The Coalition subsequently retained counsel to prepare the notice and file the lawsuit. According to the notice “ ‘historic and continuing’ erosion of the ground surrounding the buried sewer line released ‘large areas of sand’ into nearby Shark River Brook, a tributary of the Shark River.” Slip Op. p.8. The Coalition’s sixty-day notice claimed that this release violated the Clean Water Act, without citing to any specific section of the Act that had been violated. It also cited “a full page of references to various New Jersey Statutes and to several provisions of the New Jersey Administrative Code, without explaining how those state statutes and regulations related to its citizen suit.” Slip Op. p. 9. Finally, it pointed out that according to county deed records the entire sewer line easement was 25 feet wide and ran from Campus Parkway easterly across the Estate’s property to the Garden State Parkway over 3.15 miles and noted that photos of the condition were available upon request.
Repeated requests for the photos by the Township and the Estate to the Coalition’s attorney went unanswered (the attorney later explained that he did not respond to requests from non-attorneys, though did not explain why a non-attorney representative of his client could not respond) and the Township and the Estate were unable to find the protruding portion of the sewer line purportedly because of the thickly wooded nature o the property.

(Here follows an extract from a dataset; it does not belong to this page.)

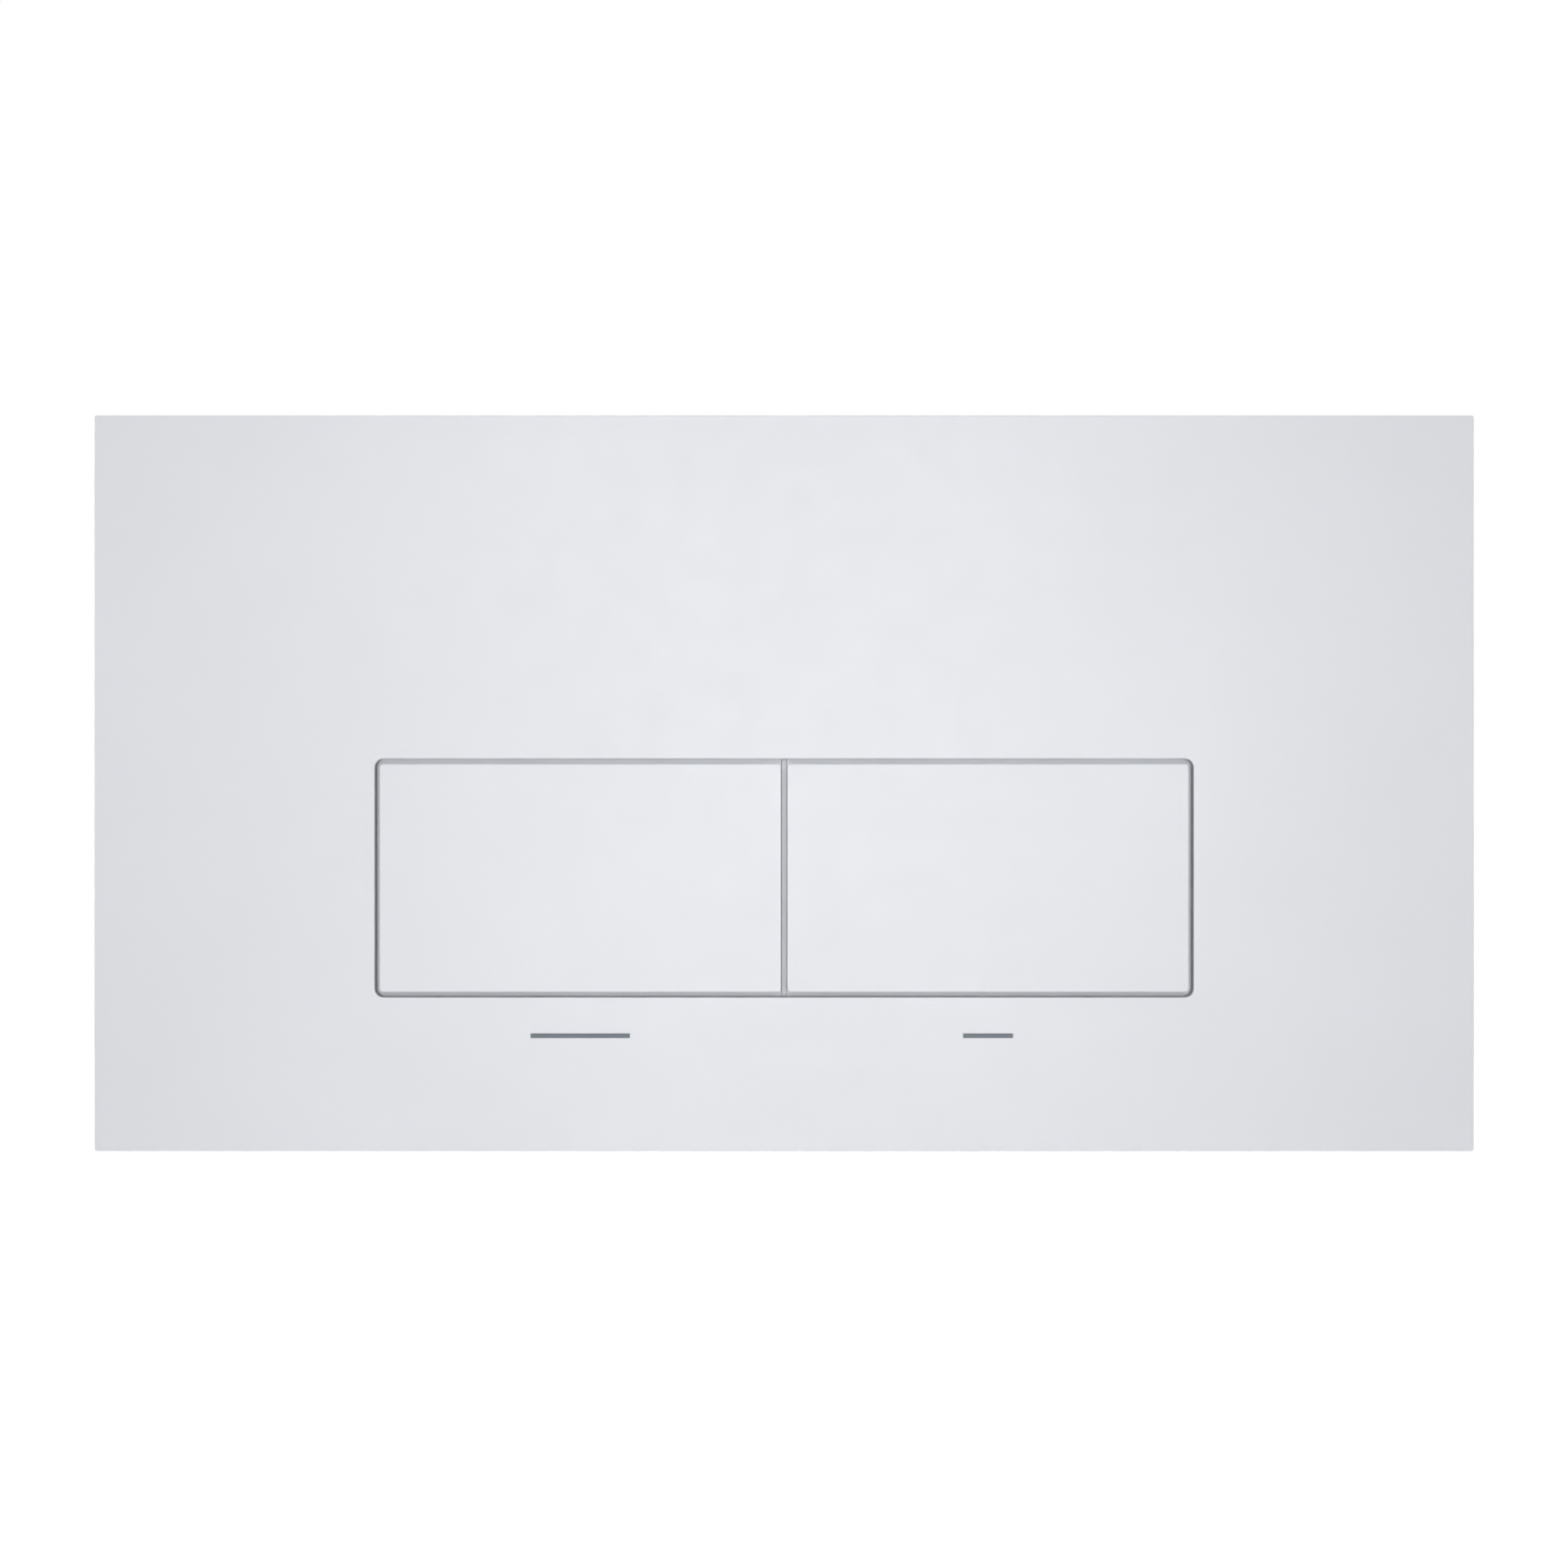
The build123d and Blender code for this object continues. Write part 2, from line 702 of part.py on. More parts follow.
# Fixing studs with a thread at each end, and the knurled nuts that hold the frame on them
for side, name in ((-1, "left"), (1, "right")):
    with BuildPart() as fixing_stud:
        stud_front_y = skin_back_y + stud_cover_room
        neck_front_y = stud_front_y + stud_front_thread
        neck_back_y = neck_front_y + stud_neck
        stud_back_y = neck_back_y + stud_rear_thread
        with BuildSketch(at_y(neck_front_y)):
            with Locations((side * stud_x, 0)):
                Circle(stud_radius)
        extrude(amount=stud_front_thread)
        with BuildSketch(at_y(neck_back_y)):
            with Locations((side * stud_x, 0)):
                Circle(stud_neck_radius)
        extrude(amount=stud_neck)
        with BuildSketch(at_y(stud_back_y)):
            with Locations((side * stud_x, 0)):
                Circle(stud_radius)
        extrude(amount=stud_rear_thread)
        for stud_end in (0, -1):
            chamfer(fixing_stud.faces().sort_by(Axis.Y)[stud_end].edges(), stud_chamfer)
    fixing_stud.part.label = f"fixing_stud_{name}"
    export_step(fixing_stud.part, f"parts/fixing_stud_{name}.step")

    with BuildPart() as fixing_nut:
        with BuildSketch(at_y(flange_front_y)):
            with Locations((side * stud_x, 0)):
                Circle(nut_shoulder_radius)
        extrude(amount=nut_shoulder)
        with BuildSketch(at_y(flange_front_y - nut_shoulder)):
            with Locations((side * stud_x, 0)):
                Circle(nut_radius)
        extrude(amount=nut_height - nut_shoulder)
        chamfer(fixing_nut.faces().sort_by(Axis.Y)[0].edges(), nut_chamfer)
        with BuildSketch(at_y(flange_front_y - nut_shoulder)):
            with Locations((side * stud_x, 0)):
                with PolarLocations(nut_radius, nut_grooves):
                    Circle(nut_groove_radius)
        extrude(amount=nut_height - nut_shoulder, mode=Mode.SUBTRACT)
        with BuildSketch(at_y(flange_front_y)):
            with Locations((side * stud_x, 0)):
                Circle(stud_radius + nut_thread_gap)
        extrude(amount=nut_height, mode=Mode.SUBTRACT)
    fixing_nut.part.label = f"fixing_nut_{name}"
    export_step(fixing_nut.part, f"parts/fixing_nut_{name}.step")


# Coloured marks let into the plate: a long bar for the full flush, a short one for the half flush
for side, length, label in (
    (-1, full_mark_length, "full_flush_mark"),
    (1, half_mark_length, "half_flush_mark"),
):
    with BuildPart() as mark:
        with BuildSketch(at_y(face_y + mark_depth)):
            with Locations((side * button_x, mark_z)):
                Rectangle(length, mark_width)
        extrude(amount=mark_depth)
    mark.part.label = label
    export_step(mark.part, f"parts/{label}.step")
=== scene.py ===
import math

import bmesh
import bpy
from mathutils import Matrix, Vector


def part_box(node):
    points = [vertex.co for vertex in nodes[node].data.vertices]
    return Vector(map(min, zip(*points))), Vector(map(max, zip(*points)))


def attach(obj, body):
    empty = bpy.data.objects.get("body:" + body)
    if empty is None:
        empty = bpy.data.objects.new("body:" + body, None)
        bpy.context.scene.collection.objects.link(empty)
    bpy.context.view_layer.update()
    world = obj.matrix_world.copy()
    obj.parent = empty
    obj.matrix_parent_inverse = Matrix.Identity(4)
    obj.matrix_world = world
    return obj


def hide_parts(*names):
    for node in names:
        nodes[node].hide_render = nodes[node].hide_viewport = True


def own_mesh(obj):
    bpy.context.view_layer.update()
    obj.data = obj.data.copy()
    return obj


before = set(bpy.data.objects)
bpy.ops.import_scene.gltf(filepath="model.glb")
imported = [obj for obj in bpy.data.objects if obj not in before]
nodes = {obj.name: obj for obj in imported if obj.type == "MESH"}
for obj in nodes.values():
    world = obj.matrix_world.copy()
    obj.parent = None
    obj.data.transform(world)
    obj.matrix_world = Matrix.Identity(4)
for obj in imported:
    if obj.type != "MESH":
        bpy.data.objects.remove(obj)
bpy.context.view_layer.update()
scene = bpy.context.scene

# Sizes in metres. The nodes' own boxes give the places of the threads, springs and back faces
MM = 0.001
camera_distance = 485.6 * MM
camera_left = 0.03 * MM
camera_drop = 0.15 * MM
floor_drop = 0.34
floor_radius = 2.4
shadow_radius = 0.3
glow_radius = 0.7

# Painted shade: the side walls and the lower wall of the window are darkened in colour, as shade in
# the joint.
# They lie in a box that starts below the window's rounded edge: its middle, half its size and the soft
# length at its sides
shaded_walls_middle = (0, -9.9 * MM, -21 * MM)
shaded_walls_half = (89.6 * MM, 1.6 * MM, 26.1 * MM)
shaded_walls_soft = (0.3 * MM, 0.2 * MM, 0.2 * MM)

stud_core = 2.42 * MM
stud_crest = 3 * MM
stud_neck = 2.6 * MM
stud_pitch = 1 * MM
stud_chamfer = 0.7 * MM
stud_front_thread = 20 * MM
stud_neck_length = 38 * MM
stud_shoulder = 0.1 * MM
stud_segments = 28

rod_core = 3.55 * MM
rod_crest = 4 * MM
rod_pitch = 2 * MM
rod_chamfer = 1 * MM
rod_segments = 36

thread_rows_per_turn = 8
# The flat crest and the flat root each take up this share of a thread's pitch
thread_flat = 0.12
# Painted shade in the threads' roots: threads are at their darkest up to the first distance from their
# axis and unshaded from the second
stud_root_shade = (2.45 * MM, 2.95 * MM)
rod_root_shade = (3.6 * MM, 3.95 * MM)
neck_soft = 0.1 * MM

wire_radius = 0.5 * MM
wire_points = 10
spring_turns = 4.2
spring_steps = 200
# The turns at a spring's ends lie close together, and its pitch eases by a share towards them
closed_turns = 0.8
closed_rise = 2.05 * wire_radius
pitch_ease = 0.14

# Marks of the mould's ejector pins: low discs on the cover and the carrier, flush on the frame
mark_sink = 0.05 * MM
mark_edge = 0.05 * MM
mark_height = 0.1 * MM
mark_bevel = 0.2 * MM
mark_segments = 24
cover_skin = 2.5 * MM
cover_mark_radius = 2.6 * MM
cover_mark_columns = [x * MM for x in (-134, -98, -60, -20, 20, 60, 98, 134)]
cover_mark_rows = [z * MM for z in (-71, 71)]
carrier_rib_height = 1.5 * MM
carrier_mark_radius = 2.4 * MM
carrier_mark_columns = [x * MM for x in (-80, -40, 0, 40, 80)]
carrier_mark_rows = [z * MM for z in (-45.4, 6.2)]
frame_mark_radius = 2.4 * MM
frame_mark_soft = 0.25 * MM
frame_mark_row = 59 * MM
frame_mark_pitch_x = 50 * MM
frame_mark_pitch_z = 59 * MM
frame_mark_gloss = 0.14
frame_mark_tone = 0.9
# The frame's back is what lies this near to the wall's plane
frame_back_half = 0.1 * MM
frame_back_soft = 0.05 * MM


def middle_of(node):
    low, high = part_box(node)
    return (low + high) / 2


def add_node(tree, kind, values=None, **properties):
    # A shader node with its properties, and with values for its unlinked inputs by their names
    node = tree.nodes.new(kind)
    for name, value in properties.items():
        setattr(node, name, value)
    for socket, value in (values or {}).items():
        node.inputs[socket].default_value = value
    return node


# Camera: square on, at the photograph's distance and framing
camera_data = bpy.data.cameras.new("camera")
camera_data.lens = 50
camera_data.sensor_width = 36
camera = bpy.data.objects.new("camera", camera_data)
camera.location = (-camera_left, -camera_distance, -camera_drop)
camera.rotation_euler = (math.radians(90), 0, 0)
scene.collection.objects.link(camera)
scene.camera = camera
scene.view_settings.view_transform = "Standard"


# World: white where the camera, a reflection or glass sees it, a dim studio for the rest
world = bpy.data.worlds.new("studio")
world.use_nodes = True
scene.world = world
tree = world.node_tree
tree.nodes.clear()
out = add_node(tree, "ShaderNodeOutputWorld")
seen = add_node(tree, "ShaderNodeBackground", {"Color": (1, 1, 1, 1), "Strength": 1})
dim = add_node(tree, "ShaderNodeBackground", {"Color": (0.94, 0.97, 1, 1), "Strength": 0.16})
path = add_node(tree, "ShaderNodeLightPath")
camera_or_glossy = add_node(tree, "ShaderNodeMath", operation="MAXIMUM")
any_of_three = add_node(tree, "ShaderNodeMath", operation="MAXIMUM")
mix = add_node(tree, "ShaderNodeMixShader")
tree.links.new(path.outputs["Is Camera Ray"], camera_or_glossy.inputs[0])
tree.links.new(path.outputs["Is Glossy Ray"], camera_or_glossy.inputs[1])
tree.links.new(camera_or_glossy.outputs[0], any_of_three.inputs[0])
tree.links.new(path.outputs["Is Transmission Ray"], any_of_three.inputs[1])
tree.links.new(any_of_three.outputs[0], mix.inputs[0])
tree.links.new(dim.outputs[0], mix.inputs[1])
tree.links.new(seen.outputs[0], mix.inputs[2])
tree.links.new(mix.outputs[0], out.inputs["Surface"])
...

A year after serving the notice, the Coalition filed suit (the complaint contained the same vague allegations as the notice), the Township located the area of concern a few weeks later and the parties eventually developed and implemented a plan to remediate the sewer line, although the issue of the soils released to the River remained unresolved.
The case was decided on cross motions for summary judgement in the District Court, with the court reaching only the adequacy of the notice, although the Court of Appeals noted that it was construing the dismissal as one pursuant to a Rule 12 Motion to Dismiss because under Third Circuit precedent, the citizen suit notice requirement is deemed jurisdictional. Also because of the jurisdictional nature of the notice requirement, the Court applied de novo review of the District Court’s decision and weighed the evidence as to the sufficiency of the notice. This enabled the Court to reach its decision on a basis not relied upon by the District Court, i.e, the inadequacy of the violation description as opposed to the inadequacy of the location description relied upon by the District Court.
On the question of the adequacy of the description of the location, the Court of Appeals found that the “Coalition’s reference to the public records of the easement was ‘enough’ – if just barely” (Slip Op. p. 18) to enable the Township to find the location in question, noting that the Township found the location just weeks after the complaint was filed and citing other appellate and lower court decisions upholding barely adequate descriptions of location. The Court felt that because the easement belonged to the Township and it had a responsibility to maintain the sewer line, it should have been able to find the location with the information provided in the notice. They also seemed to have been influenced by the fact that the Township found the area in question only weeks after the complaint was filed.
An opposing point of view was cited in a concurring opinion, which found the notice an “utter failure” in regard to identifying the location, noting the difficulty incurred by an NJDEP employee, the fact that the president of the Coalition got lost looking for it, multiple failed searches by the Township, the Coalitions failure to supply its photos, despite several requests, and various other deficiencies. As he noted, the Township and the Estate could have remediated the problem area “years ago” if the Coalition had provided additional location information and the photos and the litigation would have been unnecessary – the apparent objective of the sixty-day notice provision.
The concurring opinion agreed with the Court’s approach to the inadequacy of the violation description, which concluded that “[t]he Notice did little to explain what part of the Clean Water Act was allegedly being violated” (Slip Op. p. 23) and certainly was not enough to give notice of the Coalition’s intention to assert a violation of 33 U.S.C. § 1311(a), as it did later in the litigation. While noting that it had previously held that it would liberally construe a notice filed by a citizen’s group without counsel, here the notice was prepared by counsel. It also noted the inclusion by counsel of “a plethora of references to New Jersey statutes and regulations having no relevance to the” Coalition’s case further confused the ascertainment of the violation being alleged. Slip Op. p. 22.